Aunque parezca mentira, la novela
de Ángela Hernández está salpicada de citas de los místicos católicos, de
grandes autores literarios de occidente y de pensadores orientales; con todo,
estas alusiones que confirman sus puntos de vista, no disgregan el texto.
Porque la escritora como dueña de lo escrito esgrime sus permisos a conciencia.
Así vemos mezcla de vocabulario, agresiones a las reglas de puntuación y citas
propias de una persona sumamente leída en boca de un personaje rural, por lo
que podríamos afirmar que esta novela resulta un texto sumamente contemporáneo.
La escritura, casi barroca, de Leona o la fiera vida no le ha sido
fácil a Ángela Hernández; la diversidad de mundos que abarca (el real, el
imaginario, el deseado…) y lo heterogéneo del vocabulario que utiliza, han podido
encontrar un equilibrio que hubiera parecido imposible a cualquier otro autor.

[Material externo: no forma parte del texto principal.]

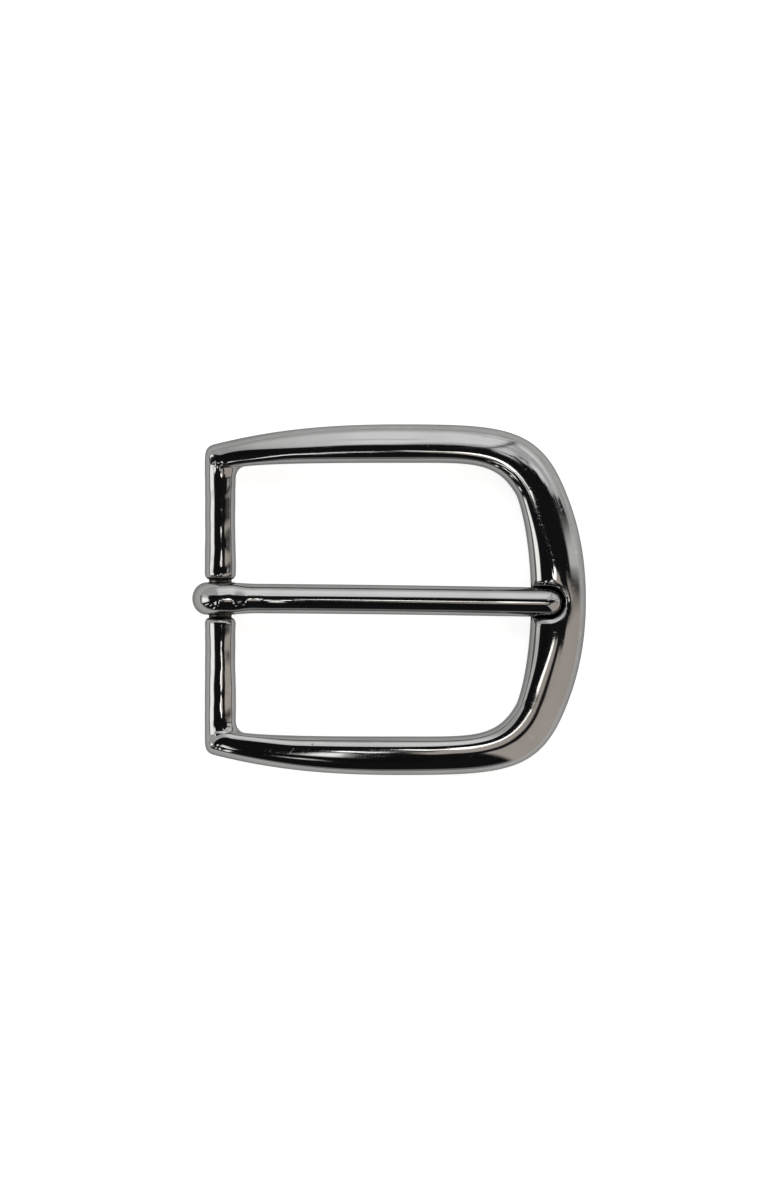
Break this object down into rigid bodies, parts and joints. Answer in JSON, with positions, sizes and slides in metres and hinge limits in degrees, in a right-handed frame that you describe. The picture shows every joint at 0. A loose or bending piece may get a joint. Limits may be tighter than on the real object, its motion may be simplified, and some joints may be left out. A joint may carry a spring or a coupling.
{
  "type": "belt buckle",
  "caption": "D-shaped frame-style belt buckle with a straight heel bar and a swinging prong that rests in a seat in the rounded bow.",
  "frame": {"origin": "on the heel bar's axis, halfway along it", "axes": "+X from the heel bar to the bow, +Y along the heel bar, +Z out of the front face"},
  "size_m": [0.052, 0.0462, 0.0074],
  "materials": {
    "nickel_frame": "polished dark nickel plate on cast metal",
    "nickel_bar": "polished dark nickel plate, lightly rippled",
    "nickel_prong": "polished dark nickel plate on bent rod"
  },
  "bodies": {
    "frame": {"frame": "nickel_frame", "heel_bar": "nickel_bar"},
    "prong": {"prong": "nickel_prong"}
  },
  "joints": [
    {"name": "prong_hinge", "type": "hinge", "parent": "frame", "child": "prong", "pos_m": [0, 0, 0], "axis": [0, -1, 0], "range_deg": [0, 180]}
  ]
}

Pero Ángela Hernández es una de
nuestras mejores escritoras-escritores. El pleno dominio de su oficio le ha
permitido jugar con la ficción y plasmar una escala de valores, de convicciones
y creencias que la definen como Ser.
Para mejor definirla tomamos del
texto que cierra la novela. Cito:
“Ya sabía que lo claro de la vida
no tiene que ver con el lugar, sino con los horizontes… Por alguna razón nací
al mismo tiempo que Batalla, por alguna razón fortalecí mis huesos escalando
pendientes y vadeando ríos, y aprendí la pauta del equilibrio cargando cientos,
miles, de bidones de agua sobre mi cabeza erguida. Por alguna razón mi mente
mantenía el control en los momentos de peligro, hasta sortearlos… Por alguna
razón poseía ojos alagartiados y nombre de fiera. Por alguna razón el agua del
amor humedecía constante mi alma rebelde…
“Algo se me daba, algo se me
quitaba.
“Lo que tengo lo debo a lo
perdido; lo que soy, a lo que nunca pude ser”.